→ To be done: The lines below are to be quoted exactly, from the first through the one that contains "const OVAL_SEGMENTS = 56;".

→ Dataset excerpt:
## begin

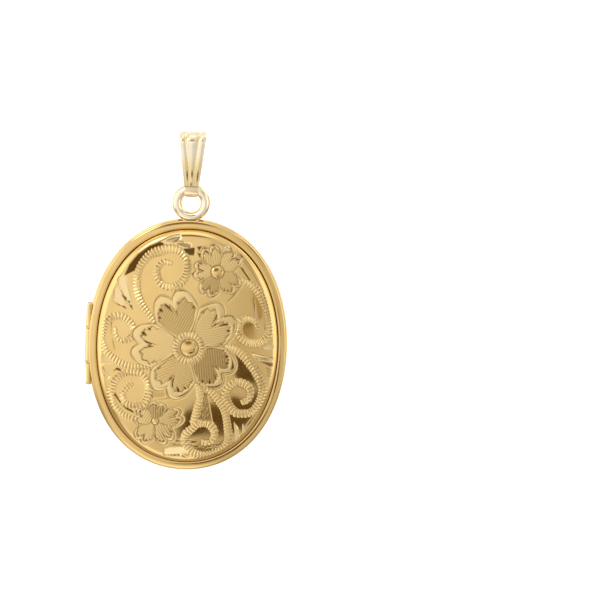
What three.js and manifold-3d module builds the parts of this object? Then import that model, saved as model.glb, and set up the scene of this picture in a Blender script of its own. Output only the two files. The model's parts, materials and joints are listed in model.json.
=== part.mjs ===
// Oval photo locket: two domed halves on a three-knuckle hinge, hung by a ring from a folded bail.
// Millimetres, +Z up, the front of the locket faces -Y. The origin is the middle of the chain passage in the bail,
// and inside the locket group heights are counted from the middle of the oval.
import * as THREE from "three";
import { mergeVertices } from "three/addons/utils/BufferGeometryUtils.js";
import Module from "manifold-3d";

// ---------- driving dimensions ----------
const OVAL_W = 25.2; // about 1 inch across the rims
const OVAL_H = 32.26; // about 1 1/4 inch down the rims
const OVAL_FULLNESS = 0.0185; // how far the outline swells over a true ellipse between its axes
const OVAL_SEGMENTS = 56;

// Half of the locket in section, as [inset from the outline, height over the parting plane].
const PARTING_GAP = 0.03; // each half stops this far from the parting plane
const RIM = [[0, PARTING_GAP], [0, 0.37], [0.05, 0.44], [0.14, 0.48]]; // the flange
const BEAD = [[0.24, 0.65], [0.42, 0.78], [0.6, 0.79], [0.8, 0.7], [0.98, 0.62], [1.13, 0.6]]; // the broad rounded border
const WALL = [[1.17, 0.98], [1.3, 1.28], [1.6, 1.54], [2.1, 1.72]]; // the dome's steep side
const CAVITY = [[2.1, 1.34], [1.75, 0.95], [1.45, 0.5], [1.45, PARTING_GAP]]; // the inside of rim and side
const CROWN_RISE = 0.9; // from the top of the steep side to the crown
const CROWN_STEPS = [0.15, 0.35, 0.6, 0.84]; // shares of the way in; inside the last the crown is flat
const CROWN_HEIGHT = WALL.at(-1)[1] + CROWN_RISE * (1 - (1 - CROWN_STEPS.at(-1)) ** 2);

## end

→ The reply:
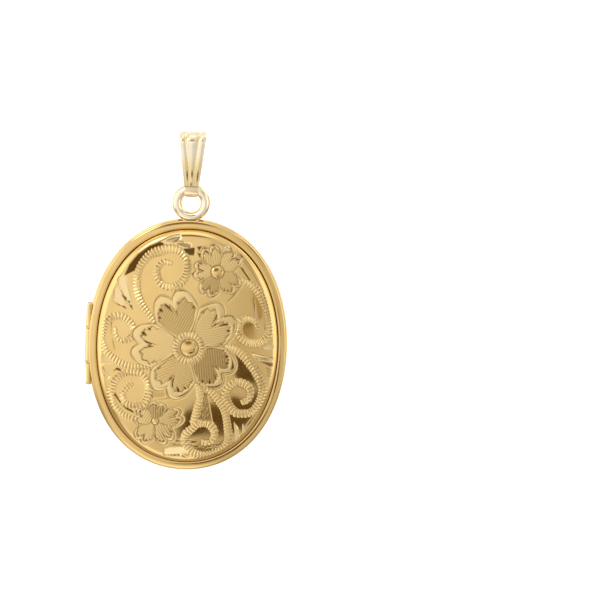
What three.js and manifold-3d module builds the parts of this object? Then import that model, saved as model.glb, and set up the scene of this picture in a Blender script of its own. Output only the two files. The model's parts, materials and joints are listed in model.json.
=== part.mjs ===
// Oval photo locket: two domed halves on a three-knuckle hinge, hung by a ring from a folded bail.
// Millimetres, +Z up, the front of the locket faces -Y. The origin is the middle of the chain passage in the bail,
// and inside the locket group heights are counted from the middle of the oval.
import * as THREE from "three";
import { mergeVertices } from "three/addons/utils/BufferGeometryUtils.js";
import Module from "manifold-3d";

// ---------- driving dimensions ----------
const OVAL_W = 25.2; // about 1 inch across the rims
const OVAL_H = 32.26; // about 1 1/4 inch down the rims
const OVAL_FULLNESS = 0.0185; // how far the outline swells over a true ellipse between its axes
const OVAL_SEGMENTS = 56;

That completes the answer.